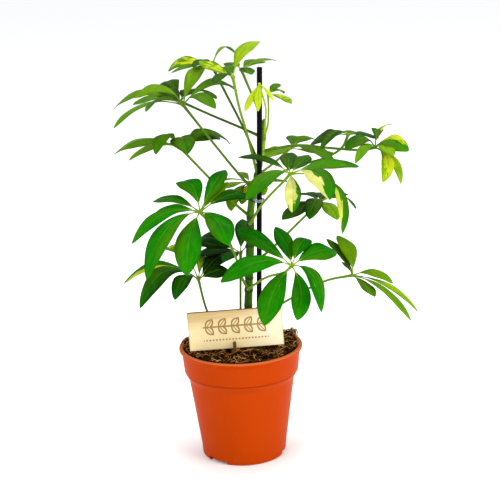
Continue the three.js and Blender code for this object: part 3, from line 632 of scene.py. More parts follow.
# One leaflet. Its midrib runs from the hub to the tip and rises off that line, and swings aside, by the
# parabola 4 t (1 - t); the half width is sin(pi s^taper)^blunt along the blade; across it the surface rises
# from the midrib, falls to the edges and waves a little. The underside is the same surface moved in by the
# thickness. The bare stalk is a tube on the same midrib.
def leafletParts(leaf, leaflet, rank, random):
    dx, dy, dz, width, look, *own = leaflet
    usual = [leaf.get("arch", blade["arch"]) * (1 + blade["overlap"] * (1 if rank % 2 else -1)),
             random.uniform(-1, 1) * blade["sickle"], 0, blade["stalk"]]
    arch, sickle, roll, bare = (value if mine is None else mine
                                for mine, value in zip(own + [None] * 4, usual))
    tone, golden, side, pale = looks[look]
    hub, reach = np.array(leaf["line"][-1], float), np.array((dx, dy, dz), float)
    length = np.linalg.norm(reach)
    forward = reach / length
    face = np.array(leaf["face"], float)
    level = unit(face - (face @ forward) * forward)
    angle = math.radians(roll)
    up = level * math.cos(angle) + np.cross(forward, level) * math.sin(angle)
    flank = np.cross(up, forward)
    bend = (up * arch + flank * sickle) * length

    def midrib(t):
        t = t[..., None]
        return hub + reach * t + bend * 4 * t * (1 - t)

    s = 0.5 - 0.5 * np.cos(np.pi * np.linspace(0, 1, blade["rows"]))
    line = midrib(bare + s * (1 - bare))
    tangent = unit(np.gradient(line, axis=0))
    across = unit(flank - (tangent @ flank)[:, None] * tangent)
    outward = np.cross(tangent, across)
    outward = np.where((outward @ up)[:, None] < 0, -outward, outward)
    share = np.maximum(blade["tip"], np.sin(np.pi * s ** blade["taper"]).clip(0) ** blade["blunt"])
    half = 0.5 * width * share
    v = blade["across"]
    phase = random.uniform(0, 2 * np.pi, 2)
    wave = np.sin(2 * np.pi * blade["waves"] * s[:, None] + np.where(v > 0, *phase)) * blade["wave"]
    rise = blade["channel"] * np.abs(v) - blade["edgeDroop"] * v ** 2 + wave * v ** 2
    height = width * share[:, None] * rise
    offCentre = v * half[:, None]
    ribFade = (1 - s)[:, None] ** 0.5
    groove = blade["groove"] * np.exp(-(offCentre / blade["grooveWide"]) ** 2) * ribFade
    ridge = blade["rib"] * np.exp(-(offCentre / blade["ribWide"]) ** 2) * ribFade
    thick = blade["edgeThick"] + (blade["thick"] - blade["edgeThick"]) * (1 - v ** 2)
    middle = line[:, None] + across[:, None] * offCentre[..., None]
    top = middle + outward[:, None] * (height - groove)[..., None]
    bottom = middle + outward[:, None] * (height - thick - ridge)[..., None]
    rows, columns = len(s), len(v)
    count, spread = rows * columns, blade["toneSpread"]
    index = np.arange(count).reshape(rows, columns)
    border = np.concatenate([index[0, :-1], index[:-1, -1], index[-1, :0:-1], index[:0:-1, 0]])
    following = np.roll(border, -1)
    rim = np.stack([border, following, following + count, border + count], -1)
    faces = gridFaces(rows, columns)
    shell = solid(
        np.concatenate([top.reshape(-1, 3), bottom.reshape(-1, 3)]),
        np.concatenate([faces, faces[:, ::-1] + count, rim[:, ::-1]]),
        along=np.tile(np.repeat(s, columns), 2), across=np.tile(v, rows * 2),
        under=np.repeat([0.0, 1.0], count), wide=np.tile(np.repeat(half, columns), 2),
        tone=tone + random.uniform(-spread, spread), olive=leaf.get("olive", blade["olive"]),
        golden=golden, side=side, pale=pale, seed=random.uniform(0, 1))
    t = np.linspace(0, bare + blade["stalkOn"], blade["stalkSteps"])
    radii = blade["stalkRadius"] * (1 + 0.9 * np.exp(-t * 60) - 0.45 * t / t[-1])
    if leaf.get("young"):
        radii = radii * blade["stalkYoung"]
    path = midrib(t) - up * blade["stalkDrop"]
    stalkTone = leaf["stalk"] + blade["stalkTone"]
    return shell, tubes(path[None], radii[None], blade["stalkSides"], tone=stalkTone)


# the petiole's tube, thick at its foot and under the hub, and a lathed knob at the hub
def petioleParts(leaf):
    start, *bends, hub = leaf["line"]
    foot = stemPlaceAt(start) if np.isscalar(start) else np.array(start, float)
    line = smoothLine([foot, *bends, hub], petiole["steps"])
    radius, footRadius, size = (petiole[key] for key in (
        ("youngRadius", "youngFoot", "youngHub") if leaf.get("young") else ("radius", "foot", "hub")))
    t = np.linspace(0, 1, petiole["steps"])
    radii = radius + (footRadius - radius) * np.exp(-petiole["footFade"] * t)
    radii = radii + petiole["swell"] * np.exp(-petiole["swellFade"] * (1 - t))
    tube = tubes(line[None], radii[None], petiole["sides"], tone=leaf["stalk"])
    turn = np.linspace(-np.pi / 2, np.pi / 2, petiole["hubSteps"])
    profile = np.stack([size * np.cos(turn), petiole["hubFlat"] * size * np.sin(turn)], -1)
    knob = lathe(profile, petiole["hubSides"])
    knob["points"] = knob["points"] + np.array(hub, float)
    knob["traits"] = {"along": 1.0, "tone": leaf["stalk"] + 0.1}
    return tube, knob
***
Copy out all of the lines above exactly.

» **Task solution**:
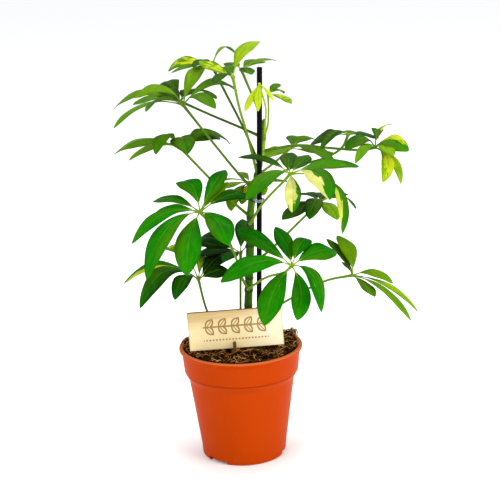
Continue the three.js and Blender code for this object: part 3, from line 632 of scene.py. More parts follow.
# One leaflet. Its midrib runs from the hub to the tip and rises off that line, and swings aside, by the
# parabola 4 t (1 - t); the half width is sin(pi s^taper)^blunt along the blade; across it the surface rises
# from the midrib, falls to the edges and waves a little. The underside is the same surface moved in by the
# thickness. The bare stalk is a tube on the same midrib.
def leafletParts(leaf, leaflet, rank, random):
    dx, dy, dz, width, look, *own = leaflet
    usual = [leaf.get("arch", blade["arch"]) * (1 + blade["overlap"] * (1 if rank % 2 else -1)),
             random.uniform(-1, 1) * blade["sickle"], 0, blade["stalk"]]
    arch, sickle, roll, bare = (value if mine is None else mine
                                for mine, value in zip(own + [None] * 4, usual))
    tone, golden, side, pale = looks[look]
    hub, reach = np.array(leaf["line"][-1], float), np.array((dx, dy, dz), float)
    length = np.linalg.norm(reach)
    forward = reach / length
    face = np.array(leaf["face"], float)
    level = unit(face - (face @ forward) * forward)
    angle = math.radians(roll)
    up = level * math.cos(angle) + np.cross(forward, level) * math.sin(angle)
    flank = np.cross(up, forward)
    bend = (up * arch + flank * sickle) * length

    def midrib(t):
        t = t[..., None]
        return hub + reach * t + bend * 4 * t * (1 - t)

    s = 0.5 - 0.5 * np.cos(np.pi * np.linspace(0, 1, blade["rows"]))
    line = midrib(bare + s * (1 - bare))
    tangent = unit(np.gradient(line, axis=0))
    across = unit(flank - (tangent @ flank)[:, None] * tangent)
    outward = np.cross(tangent, across)
    outward = np.where((outward @ up)[:, None] < 0, -outward, outward)
    share = np.maximum(blade["tip"], np.sin(np.pi * s ** blade["taper"]).clip(0) ** blade["blunt"])
    half = 0.5 * width * share
    v = blade["across"]
    phase = random.uniform(0, 2 * np.pi, 2)
    wave = np.sin(2 * np.pi * blade["waves"] * s[:, None] + np.where(v > 0, *phase)) * blade["wave"]
    rise = blade["channel"] * np.abs(v) - blade["edgeDroop"] * v ** 2 + wave * v ** 2
    height = width * share[:, None] * rise
    offCentre = v * half[:, None]
    ribFade = (1 - s)[:, None] ** 0.5
    groove = blade["groove"] * np.exp(-(offCentre / blade["grooveWide"]) ** 2) * ribFade
    ridge = blade["rib"] * np.exp(-(offCentre / blade["ribWide"]) ** 2) * ribFade
    thick = blade["edgeThick"] + (blade["thick"] - blade["edgeThick"]) * (1 - v ** 2)
    middle = line[:, None] + across[:, None] * offCentre[..., None]
    top = middle + outward[:, None] * (height - groove)[..., None]
    bottom = middle + outward[:, None] * (height - thick - ridge)[..., None]
    rows, columns = len(s), len(v)
    count, spread = rows * columns, blade["toneSpread"]
    index = np.arange(count).reshape(rows, columns)
    border = np.concatenate([index[0, :-1], index[:-1, -1], index[-1, :0:-1], index[:0:-1, 0]])
    following = np.roll(border, -1)
    rim = np.stack([border, following, following + count, border + count], -1)
    faces = gridFaces(rows, columns)
    shell = solid(
        np.concatenate([top.reshape(-1, 3), bottom.reshape(-1, 3)]),
        np.concatenate([faces, faces[:, ::-1] + count, rim[:, ::-1]]),
        along=np.tile(np.repeat(s, columns), 2), across=np.tile(v, rows * 2),
        under=np.repeat([0.0, 1.0], count), wide=np.tile(np.repeat(half, columns), 2),
        tone=tone + random.uniform(-spread, spread), olive=leaf.get("olive", blade["olive"]),
        golden=golden, side=side, pale=pale, seed=random.uniform(0, 1))
    t = np.linspace(0, bare + blade["stalkOn"], blade["stalkSteps"])
    radii = blade["stalkRadius"] * (1 + 0.9 * np.exp(-t * 60) - 0.45 * t / t[-1])
    if leaf.get("young"):
        radii = radii * blade["stalkYoung"]
    path = midrib(t) - up * blade["stalkDrop"]
    stalkTone = leaf["stalk"] + blade["stalkTone"]
    return shell, tubes(path[None], radii[None], blade["stalkSides"], tone=stalkTone)


# the petiole's tube, thick at its foot and under the hub, and a lathed knob at the hub
def petioleParts(leaf):
    start, *bends, hub = leaf["line"]
    foot = stemPlaceAt(start) if np.isscalar(start) else np.array(start, float)
    line = smoothLine([foot, *bends, hub], petiole["steps"])
    radius, footRadius, size = (petiole[key] for key in (
        ("youngRadius", "youngFoot", "youngHub") if leaf.get("young") else ("radius", "foot", "hub")))
    t = np.linspace(0, 1, petiole["steps"])
    radii = radius + (footRadius - radius) * np.exp(-petiole["footFade"] * t)
    radii = radii + petiole["swell"] * np.exp(-petiole["swellFade"] * (1 - t))
    tube = tubes(line[None], radii[None], petiole["sides"], tone=leaf["stalk"])
    turn = np.linspace(-np.pi / 2, np.pi / 2, petiole["hubSteps"])
    profile = np.stack([size * np.cos(turn), petiole["hubFlat"] * size * np.sin(turn)], -1)
    knob = lathe(profile, petiole["hubSides"])
    knob["points"] = knob["points"] + np.array(hub, float)
    knob["traits"] = {"along": 1.0, "tone": leaf["stalk"] + 0.1}
    return tube, knob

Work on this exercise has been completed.